In a literal disenfranchisement, I got off the Lucas bus when the cutesy-poo Ewoks appeared in Return of the Jedi — 16 years before Jar Jar Binks shucked and jived his way through The Phantom Menace. (Industrial Light and Magic conceived the latter character with toy-buying kids in mind, not adults, according to the 2010 documentary The People Versus George Lucas. The serial was never intended to grow with its aging fanbase, a la JK Rowling’s Harry Potter productions.)

But I’m a curious sort. With the hype and crowds dwindling for Star Wars: The Force Awakens, I thought I’d take a gamble on the Disneyfied reboot. I did it up right by paying $6.75 on half-price Tuesday for a bare bones 2D, non-THX screening. Just like back in the ’70s.

*SPOILER ALERT*
Director JJ Abrams went back to the original document to honour the memory of Lucas’s pre-CGI space opera. There are no surprises, as he retells the first tale right down to the Rebellion’s destruction of a (bigger) Death Star.
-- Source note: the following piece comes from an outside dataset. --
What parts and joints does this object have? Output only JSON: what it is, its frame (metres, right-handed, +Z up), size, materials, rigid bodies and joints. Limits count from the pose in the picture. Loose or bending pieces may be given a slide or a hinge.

Actor Harrison Ford reportedly wanted his character Hans Solo killed off years ago. Just as John Cleese says he couldn’t walk down a street for years without someone yelling, “do the Silly Walk,” I imagine Ford hasn’t been able to venture into a pub for decades without someone saying, “Please don’t shoot me, Hans Solo!”

And here he is, a senior shuffling through another extraterrestrial bar scene with all the vim of a man ascending the gallows with an eight-figure cheque in his pocket. He might as well have been wearing a sign around his neck reading, “I’d rather be in Carbonite” (which appears to have been used to set Carrie Fisher’s face as General Leia, by the way).

But as they say in the auto ads, “your mileage may vary.” There’s been plenty of rave reviews from critics and viewers alike for this curiously stilted production. Perhaps we’re talking about a peculiar form of Stockholm syndrome. After all, this film franchise/marketing juggernaut kidnapped the imaginations of gen-X kids years ago. Now adults, these folks want to believe with the intensity of Fox Mulder. But what they’re buying into is sterilized kids’ stuff, applied with a gauze of adult nostalgia by the Mouse.

Great American films with adult themes still get made, but they take a back seat to ass-kicking mesomorphs in unitards and armour. Hollywood’s one-size-fits-all output, increasingly geared toward the Asian market, has easily-translated dialogue and themes unlikely to raise red flags with censors in China.  

You can interpret that as a welcome move toward colour-blind panglobalism, or another questionable entertainment trend traceable back to The Empire. Not Lord Vader’s, but Lucas and Spielberg’s.